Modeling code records
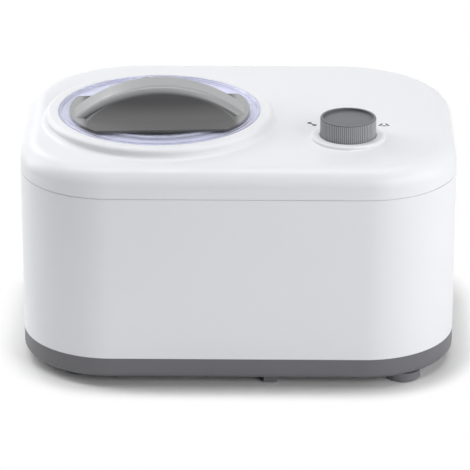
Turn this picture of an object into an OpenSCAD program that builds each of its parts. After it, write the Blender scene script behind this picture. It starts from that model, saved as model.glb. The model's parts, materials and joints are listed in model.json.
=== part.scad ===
// Self-cooling yogurt and frozen dessert maker with a lift-out bowl, in millimetres.
// Origin on the table under the middle of the housing. +X right, +Y back, +Z up.

/* [Housing] */
// Width of the housing
body_w = 370; // [356:1:400]
// Depth of the housing
body_d = 275; // [268:1:310]
// Height of the deck above the underside of the base tray
body_h = 188; // [184:1:205]
// Radius of the two front corners, seen from above
front_corner_r = 78; // [70:1:84]
// Radius of the two rear corners, seen from above
rear_corner_r = 98; // [86:1:102]
// Rounding along the edge of the deck
top_edge_r = 16.7; // [8:0.1:20]
// Wall of the moulded casings
shell_t = 2.8; // [2.2:0.1:3.2]
// Height of the grey base tray
tray_h = 18; // [15:0.5:22]
// Rounding along the lower edge of the base tray
tray_edge_r = 5; // [2:0.5:6]
// Height of the top cover below the deck
cover_h = 25.5; // [23:0.5:30]
// Height of the lip that centres the sleeve on the tray and on the cover
lip_h = 5; // [3:0.5:7]
// Wall of that lip
lip_t = 2; // [1.5:0.1:2.5]

/* [Feet and screws] */
// Height of the rubber feet
foot_h = 8; // [6:0.5:12]
// Radius of a foot
foot_r = 15; // [11:0.5:16]
// Front feet, sideways from the middle
front_foot_x = 141; // [132:1:144]
// Front feet, forward of the middle
front_foot_y = 111.4; // [106:0.2:113]
// Front left foot, sideways from the middle
left_foot_x = 135; // [130:1:144]
// Front left foot, in front of the middle
left_foot_y = 99; // [94:0.5:112]
// Rear feet, sideways from the middle
rear_foot_x = 128; // [118:1:134]
// Rear feet, behind the middle
rear_foot_y = 84; // [78:1:92]
// Radius of the shank of the casing screws
screw_r = 2; // [1.5:0.1:2.2]
// Radius of their heads
screw_head_r = 3.8; // [3:0.1:4.2]
// Height of a screw head
screw_head_h = 2.4; // [1.8:0.1:2.6]
// Wall of a screw tower round its hole
tower_t = 3; // [2:0.1:3.5]

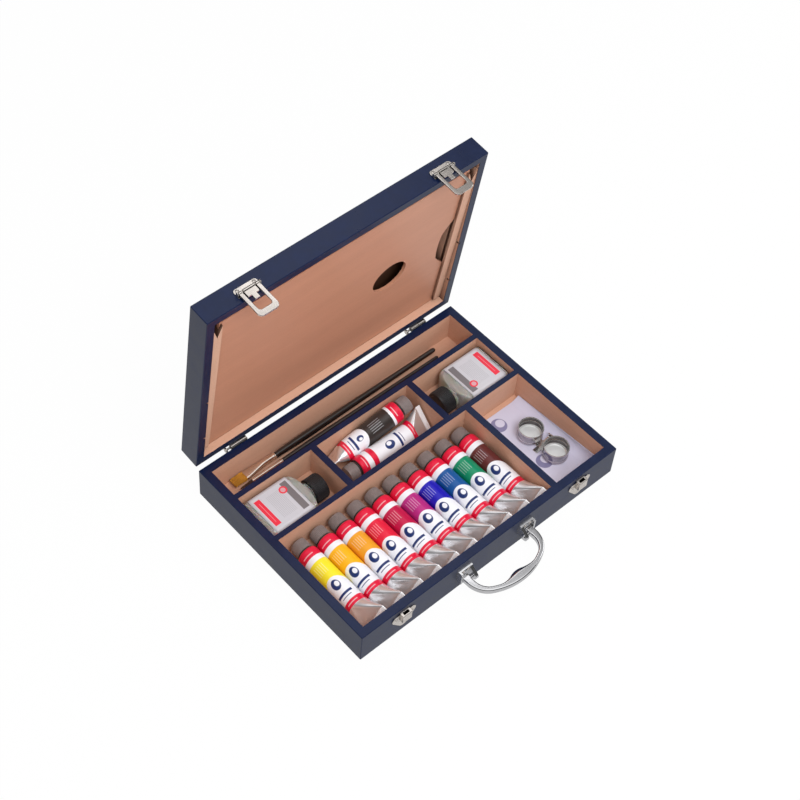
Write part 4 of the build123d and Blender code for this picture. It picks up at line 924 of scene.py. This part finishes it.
def tube_print(name, look, paint, style):
    """Printing on a tube: u goes round it, v along it from the crimp to the neck."""
    finish = Finish(name, Specular_IOR_Level=0.5)
    u, v = finish.wrap()
    at, angle = v * 1000.0, u * (2 * pi)
    front, side = angle.cosine(), angle.sine() * 13.0
    facing = front > 0.0

    def above(edge, blur=0.25):
        return finish.ramp(at - edge, -blur, blur)

    def bar(low, high, half):
        return above(low) * (1.0 - above(high)) * ((abs(side) < half) * facing)

    base = finish.mix(above(style.foot), look.band, look.label)
    if style.arch:
        edge, bulge = style.arch
        base = finish.mix(above(edge + front * bulge), base, paint)
    for start, ground in style.grounds:
        base = finish.mix(above(start), base, getattr(look, ground))
    dx, dy = side / style.size, (at - style.dot) / (style.size * 1.25)
    dot = finish.ramp(apart(dx, dy), 1.05, 0.95) * facing
    dot = dot * finish.ramp(apart(dx - 0.34, dy - 0.08), 0.46, 0.56)
    base = finish.mix(dot, base, look.ink)
    for low, high, half in ((-1.5, 1.5, 9.5), (-4.9, -4.0, 6.5)):
        base = finish.mix(bar(style.bar + low, style.bar + high, half), base, look.ink)
    for middle in style.plain:
        base = finish.mix(bar(middle - 0.6, middle + 0.6, 7.0) * 0.5, base, look.label)
    if style.text:
        lines = (side * 0.36).fract() > 0.72
        base = finish.mix(lines * bar(*style.text, 7.0) * 0.3, base, look.label)
    printed = above(style.foil, 0.15)
    where = finish.position()
    smear = finish.noise(where, 180.0, 4.0, 0.6)
    foil = finish.mix(smear, (0.95, 0.95, 0.98), (0.88, 0.88, 0.91))
    folded = finish.ramp(at, 6.6, 5.8)
    finish.set("Base Color", finish.mix(printed, foil, base))
    finish.set("Metallic", (1.0 - printed) * finish.blend(folded, 0.82, 0.25))
    finish.set("Roughness", finish.blend(printed, finish.blend(smear, 0.24, 0.34), 0.3))
    finish.bump(finish.noise(where, 110.0, 2.0, 0.5), 0.7, 0.14)
    return finish.material


def tube_body(name, look, long, tilt, crimp, place, materials, spin, wrinkle):
    """A tube: crimp folded flat, a tail that opens to a round barrel, a shoulder and a neck."""
    radius, tail = look.radius / MM, look.tail / MM
    around, steps, fold_end, thin = 72, 26, 6.0, 0.9
    wide = pi * radius / 2
    cap_start = long / MM - 15.0
    shoulder = cap_start - 0.8
    # Each station: height, half the flat, radius at the flat's ends, share of the crimp
    stations = [(z, wide - half, half, 1.0) for z, half in (
        (0.0, 0.55), (0.25, 0.85), (1.6, 0.9), (1.9, 0.72), (2.2, 0.9), (3.6, 0.9),
        (3.9, 0.72), (4.2, 0.9), (5.7, 0.9), (fold_end, 0.8))]
    for i in range(1, steps + 1):
        t = i / steps
        fill = 0.7 * t + 0.3 * sin(t * pi / 2)
        stations.append((fold_end + (tail - fold_end) * t, (wide - thin) * (1 - fill),
                         thin + (radius - thin) * fill, 1 - t))
    stations += [(z, 0.0, radius, 0.0)
                 for z in (tail + 20, tail + 45, shoulder - 4.6, shoulder - 3.6)]
    stations += [(shoulder - 3.6 + 3.3 * sin(a), 0.0, radius - 1.6 + 1.6 * cos(a), 0.0)
                 for a in arc(6, 1)]
    stations += [(z, 0.0, r, 0.0) for z, r in (
        (shoulder, 10.4), (shoulder + 0.05, 9.6), (cap_start + 1.5, 9.6),
        (cap_start + 1.55, 9.2), (cap_start + 1.6, 5.5))]
    stations.sort(key=lambda station: station[0])
    turn = Matrix.Rotation(radians(tilt), 3, "Z")
    rings = []
    for z, flat, round_, far in stations:
        ring = []
        for j in range(around):
            x, y = on_stadium(flat, round_, j / around)
            if 0.02 < far < 0.98:
                a = 2 * pi * j / around
                dip = max(0.0, 1 - (x / (flat + 0.5)) ** 2) * sin(pi * far)
                fold = sin(3 * a + 1.3 + wrinkle * 1.9) * sin(pi * far) ** 2
                fold += 0.6 * sin(5 * a + wrinkle + z * 0.35) * sin(pi * far)
                x, y = x * (1 + 0.01 * fold), y * (1 - 0.1 * dip + 0.025 * fold)
            p = turn @ Vector((x, y, 0)) + Vector((crimp[0] * far, crimp[1] * far, z))
            ring.append(place @ (p * MM))
        rings.append(ring)
    neck = 5
    slots = [0] * (len(stations) - 1 - neck) + [1] * neck + [0, 1]
    return loft(name, rings, materials, CREASE, slots, [s[0] * MM for s in stations],
                (90.0 - tilt - spin) / 360.0)


def on_stadium(flat, round_, part):
    """Point of a flattened ring, a share of its length from the tip on its right."""
    quarter, side = pi / 2 * round_, 2 * flat
    along = part * (4 * quarter + 2 * side)
    for span, first, centre in (
            (quarter, 0.0, flat), (side, None, 1), (2 * quarter, pi / 2, -flat),
            (side, None, -1), (quarter, 1.5 * pi, flat)):
        if along <= span + 1e-9:
            if first is None:
                return centre * (flat - along), centre * round_
            a = first + along / round_
            return centre + round_ * cos(a), round_ * sin(a)
        along -= span
    return flat + round_, 0.0


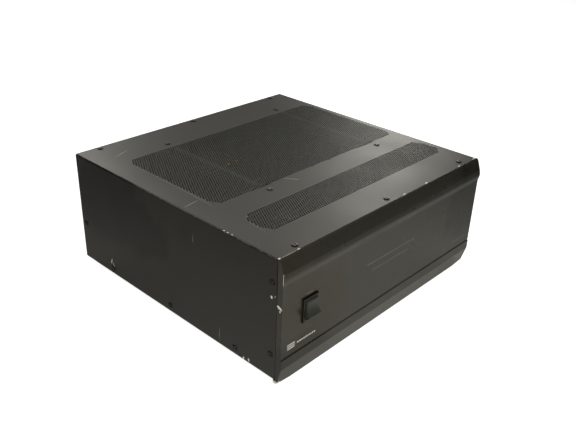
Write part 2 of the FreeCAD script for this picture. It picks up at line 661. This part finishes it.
def make_feet():
    feet = new_body("feet")
    pad(feet, "XY", "-foot_rise", "0", *circles(FEET, "foot_radius"))
    soften(feet, "Chamfer", "foot_chamfer", lambda middle, edge: near(middle.z, "-foot_rise"))
    cut(feet, "XY", "-foot_rise - 1", "-foot_web", *circles(FEET, "foot_recess"))
    cut(feet, "XY", "-foot_web - 1", "1", *circles(FEET, CASE_HOLE))
    screws = new_body("foot_screws")
    add_screws(screws, "XY", "-foot_web", "-", FEET, "screw")


def make_case_screws():
    top = new_body("cover_top_screws")
    add_screws(top, "XY", "case_rise", "+", TOP_FRONT_SCREWS + TOP_BACK_SCREWS + SINK_SCREWS, "screw")
    sides = new_body("cover_side_screws")
    spots = SIDE_FRONT_SCREWS + SIDE_BOTTOM_SCREWS + SIDE_BACK_SCREWS
    add_screws(sides, "YZ", f"-{SIDE}", "-", spots, "screw")
    add_screws(sides, "YZ", SIDE, "+", spots, "screw")
    front = new_body("front_panel_screws")
    add_screws(front, "XZ", "wall_sheet", "+", PANEL_TOP_SCREWS, "screw")
    add_screws(front, "XZ", "(wall_sheet + tray_sheet)", "+", PANEL_LOW_SCREWS, "screw")
    rear = new_body("rear_panel_screws")
    add_screws(rear, "XZ", REAR_FACE, "+", PANEL_LOW_SCREWS, "screw")
    base = new_body("base_screws")
    add_screws(base, "XY", "0", "-", SINK_SCREWS + BRACKET_SCREWS, "screw")


def make_switch():
    """A rocker in a moulded housing, clipped into the panel; its upper half is pressed in."""
    housing = new_body("switch_housing")
    pad(housing, "XZ", BEZEL_FRONT, "-face_reach",
        block("switch_side", "switch_level", "bezel_wide", "bezel_tall"))
    soften(housing, "Fillet", "bezel_thick / 3", lambda middle, edge: near(middle.y, BEZEL_FRONT))
    pad(housing, "XZ", "-face_reach", "switch_back",
        block("switch_side", "switch_level", "switch_wide", "switch_tall"))
    cut(housing, "XZ", f"{BEZEL_FRONT} - 1", "switch_back - switch_wall",
        block("switch_side", "switch_level", "(switch_wide - 2 * switch_wall)",
              "(switch_tall - 2 * switch_wall)"))
    cut(housing, "YZ", "switch_side - switch_wide / 2", "switch_side + switch_wide / 2",
        circle(PIVOT_Y, "switch_level", "pivot_radius"))

    pin = new_body("switch_pin")
    pad(pin, "YZ", "switch_side - switch_wide / 2", "switch_side + switch_wide / 2",
        circle(PIVOT_Y, "switch_level", "pivot_radius"))

    # The rocker is drawn level about its own pin, and its placement tilts it
    rocker = new_body("switch_rocker")
    rise = "rocker_radius * tan(rocker_tilt * 1 deg)"
    half = "(switch_wide / 2 - switch_wall - rocker_play)"
    pad(rocker, "YZ", f"-{half}", half, polygon(
        ("-rocker_valley", "0"), (f"-rocker_valley - {rise}", "rocker_radius"),
        ("rocker_skirt", "rocker_radius"), ("rocker_skirt", "-rocker_radius"),
        (f"-rocker_valley - {rise}", "-rocker_radius")))
    cut(rocker, "YZ", f"-{half} - 1", f"{half} + 1", circle("0", "0", "rocker_radius"),
        circle("0", "0", "rocker_radius * 2"))
    cut(rocker, "YZ", f"-{half} - 1", f"{half} + 1", circle("0", "0", "pivot_radius + pivot_play"))
    rocker.Placement.Rotation = FreeCAD.Rotation(FreeCAD.Vector(-1, 0, 0), 1)
    bind(rocker, "Placement.Rotation.Angle", "rocker_tilt * 1 deg")
    bind(rocker, "Placement.Base.x", "switch_side")
    bind(rocker, "Placement.Base.y", f"{PIVOT_Y} - case_depth / 2")
    bind(rocker, "Placement.Base.z", "switch_level + foot_rise")

    terminals = new_body("switch_terminals")
    pad(terminals, "XZ", "switch_back", "switch_back + blade_reach", *[
        block(f"switch_side {side} switch_wide / 4", f"switch_level {level} switch_tall / 4",
              "blade_thick", "blade_wide") for side in "-+" for level in "-+"])


def make_inlet():
    """A three prong appliance inlet in a screwed flange."""
    inlet = new_body("mains_inlet")
    pad(inlet, "XZ", REAR_FACE, f"{REAR_FACE} + inlet_flange_thick",
        block("inlet_side", "inlet_level", "inlet_flange_wide", "inlet_flange_tall"))
    soften(inlet, "Chamfer", "inlet_flange_tall / 4", lambda middle, edge:
           near(abs(middle.x - number("inlet_side")), "inlet_flange_wide / 2")
           and near(abs(middle.z - number("inlet_level")), "inlet_flange_tall / 2"))
    pad(inlet, "XZ", f"{REAR_FACE} - inlet_body_deep", REAR_FACE,
        block("inlet_side", "inlet_level", "inlet_body_wide", "inlet_body_tall"))
    mouth_floor = f"({REAR_FACE} - inlet_mouth_deep)"
    cut(inlet, "XZ", mouth_floor, f"{REAR_FACE} + inlet_flange_thick + 1",
        block("inlet_side", "inlet_level", "inlet_mouth_wide", "inlet_mouth_tall"))
    cut(inlet, "XZ", f"{REAR_FACE} - 1", f"{REAR_FACE} + inlet_flange_thick + 1",
        *circles(inlet_screw_spots(), SMALL_HOLE))
    prongs = [
        block("inlet_side - prong_side", "inlet_level - prong_offset", "prong_wide", "prong_tall"),
        block("inlet_side + prong_side", "inlet_level - prong_offset", "prong_wide", "prong_tall"),
        block("inlet_side", "inlet_level + prong_offset", "prong_wide", "prong_tall"),
    ]
    cut(inlet, "XZ", f"{REAR_FACE} - inlet_body_deep - 1", f"{mouth_floor} + 1", *prongs)
    pins = new_body("inlet_pins")
    pad(pins, "XZ", f"{REAR_FACE} - inlet_body_deep - prong_tag", REAR_FACE, *prongs)
    screws = new_body("inlet_screws")
    add_screws(screws, "XZ", f"({REAR_FACE} + inlet_flange_thick)", "+", inlet_screw_spots(), "small")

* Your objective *
From the opening line of the data above through the line that contains "lip_t = 2; // [1.5:0.1:2.5]", please print each line as it stands and only those lines.

* Exercise answer *
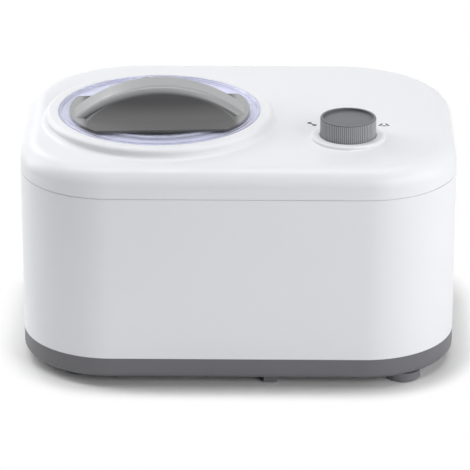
Turn this picture of an object into an OpenSCAD program that builds each of its parts. After it, write the Blender scene script behind this picture. It starts from that model, saved as model.glb. The model's parts, materials and joints are listed in model.json.
=== part.scad ===
// Self-cooling yogurt and frozen dessert maker with a lift-out bowl, in millimetres.
// Origin on the table under the middle of the housing. +X right, +Y back, +Z up.

/* [Housing] */
// Width of the housing
body_w = 370; // [356:1:400]
// Depth of the housing
body_d = 275; // [268:1:310]
// Height of the deck above the underside of the base tray
body_h = 188; // [184:1:205]
// Radius of the two front corners, seen from above
front_corner_r = 78; // [70:1:84]
// Radius of the two rear corners, seen from above
rear_corner_r = 98; // [86:1:102]
// Rounding along the edge of the deck
top_edge_r = 16.7; // [8:0.1:20]
// Wall of the moulded casings
shell_t = 2.8; // [2.2:0.1:3.2]
// Height of the grey base tray
tray_h = 18; // [15:0.5:22]
// Rounding along the lower edge of the base tray
tray_edge_r = 5; // [2:0.5:6]
// Height of the top cover below the deck
cover_h = 25.5; // [23:0.5:30]
// Height of the lip that centres the sleeve on the tray and on the cover
lip_h = 5; // [3:0.5:7]
// Wall of that lip
lip_t = 2; // [1.5:0.1:2.5]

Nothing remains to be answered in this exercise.